When you are faced with a lack of clarity, perhaps the key consideration to focus on is being sure to properly define the purpose of the business entity. If a business is created to develop, test, and manufacture a new drug, the IRS could take the position that operations do not begin until the drug is being produced and sold or perhaps, ready for production. This could result in many years — a decade perhaps — of startup costs. During this time period, time grants and other sources of income may have to be recognized. If you don’t have appropriate offsetting expenses, this can result in having an unnecessary taxable income. If, however, the process was broken up, such as one company being tasked with researching the potential drug, the startup period would be minimal, ending once the initial research begins. The research company would have normal, ordinary, and necessary business expenses that could be deductible, thereby offsetting various sources of income or creating net operating losses that could be carried forward until grants or milestone revenue is recognized.
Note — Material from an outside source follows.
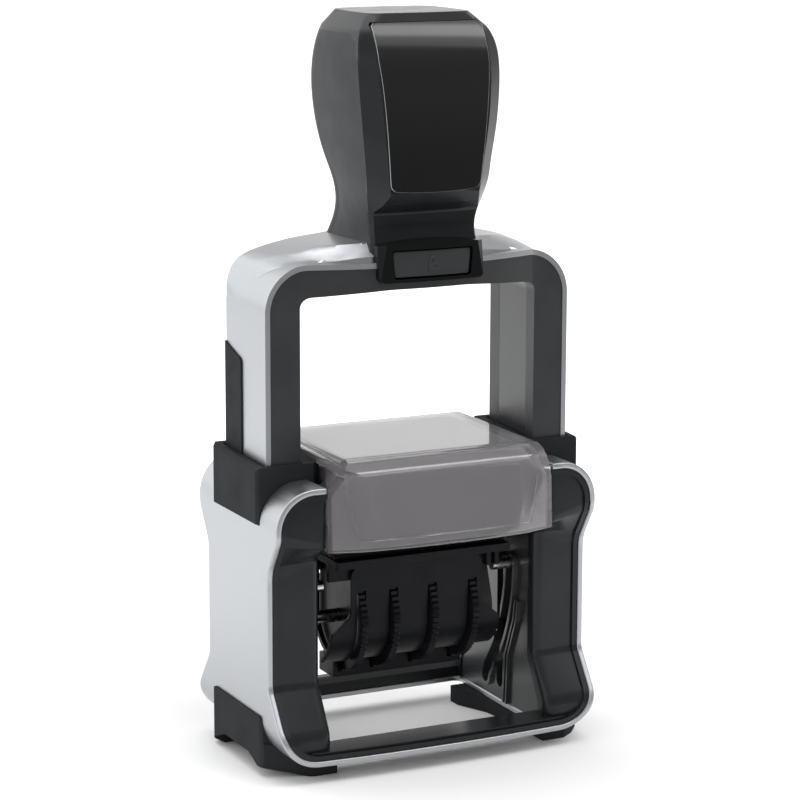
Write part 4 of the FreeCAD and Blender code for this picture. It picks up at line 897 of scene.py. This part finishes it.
def studio_camera():
    """Long lens from the front left, slightly above, as the photograph was taken."""
    azimuth, elevation, roll = studio().azimuth, studio().elevation, studio().roll
    back = Vector((math.sin(azimuth) * math.cos(elevation), -math.cos(azimuth) * math.cos(elevation),
                   math.sin(elevation)))
    right = (-back).cross(Vector((0, 0, 1))).normalized()
    up = right.cross(-back)
    turned_right = right * math.cos(roll) + up * math.sin(roll)
    turned_up = up * math.cos(roll) - right * math.sin(roll)
    data = bpy.data.cameras.new("product_camera")
    data.lens = studio().focal_length
    data.sensor_width = 36.0
    data.sensor_fit = "HORIZONTAL"
    camera = bpy.data.objects.new("product_camera", data)
    bpy.context.scene.collection.objects.link(camera)
    turn = Matrix((turned_right, turned_up, back)).transposed().to_4x4()
    camera.matrix_world = Matrix.Translation(studio().place) @ turn
    bpy.context.scene.camera = camera


class STAMP_OT_stage(bpy.types.Operator):
    """White floor, soft light and the camera"""
    bl_idname = "stamp.stage"
    bl_label = "Stage"

    def execute(self, context):
        bpy.ops.object.select_all(action="DESELECT")
        studio_floor()
        studio_world()
        studio_lights()
        studio_camera()
        context.scene.view_settings.view_transform = "Standard"
        return {"FINISHED"}


OPERATORS = (STAMP_OT_stage, STAMP_OT_steel_band, STAMP_OT_bezels, STAMP_OT_corners, STAMP_OT_bow,
             STAMP_OT_lock, STAMP_OT_handle, STAMP_OT_pad, STAMP_OT_walls, STAMP_OT_works)


class STAMP_PT_panel(bpy.types.Panel):
    """Sidebar panel that lists the stamp's pieces"""
    bl_idname = "STAMP_PT_panel"
    bl_label = "Date Stamp"
    bl_space_type = "VIEW_3D"
    bl_region_type = "UI"
    bl_category = "Date Stamp"

    def draw(self, context):
        for operator in OPERATORS:
            self.layout.operator(operator.bl_idname)
        for group in (context.scene.stamp_sizes, context.scene.stamp_colours, context.scene.stamp_studio):
            for name in group.bl_rna.properties.keys():
                if name not in ("rna_type", "name"):
                    self.layout.prop(group, name)


CLASSES = (StampColours, StampSizes, StudioSettings) + OPERATORS + (STAMP_PT_panel,)


def register():
    for item in CLASSES:
        bpy.utils.register_class(item)
    bpy.types.Scene.stamp_colours = PointerProperty(type=StampColours)
    bpy.types.Scene.stamp_sizes = PointerProperty(type=StampSizes)
    bpy.types.Scene.stamp_studio = PointerProperty(type=StudioSettings)


def unregister():
    del bpy.types.Scene.stamp_studio
    del bpy.types.Scene.stamp_sizes
    del bpy.types.Scene.stamp_colours
    for item in reversed(CLASSES):
        bpy.utils.unregister_class(item)


def main():
    """Makes the whole model."""
    register()
    for operator in OPERATORS:
        group, name = operator.bl_idname.split(".")
        getattr(getattr(bpy.ops, group), name)()


if __name__ == "__main__":
    main()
So, what does all of this mean to a biopharmaceutical startup whose precious dollars should be put to good use instead of being turned over to the government by paying unnecessary taxes? The mechanics of the organizational tax deduction are relatively simple. Namely, you need to carefully plan the activities so all costs are incurred in the first year, and then you can actually begin to deduct the amortization in the first tax year. From a startup cost vantage point, the mechanics are the same. However, the critical startup period will be defined by the business purpose of the entity, and much care should be given to developing such a purpose. A narrowly focused business purpose could result in a few-month startup period resulting in more currently deducted operating expenses (i.e., research, manufacture, or product distribution). A broad business purpose could result in years of capitalized costs deducted slowly over 15 years.

As with any tax strategy, always check with your tax advisor to ensure decisions are made based on current tax law and guidance issued by the court system.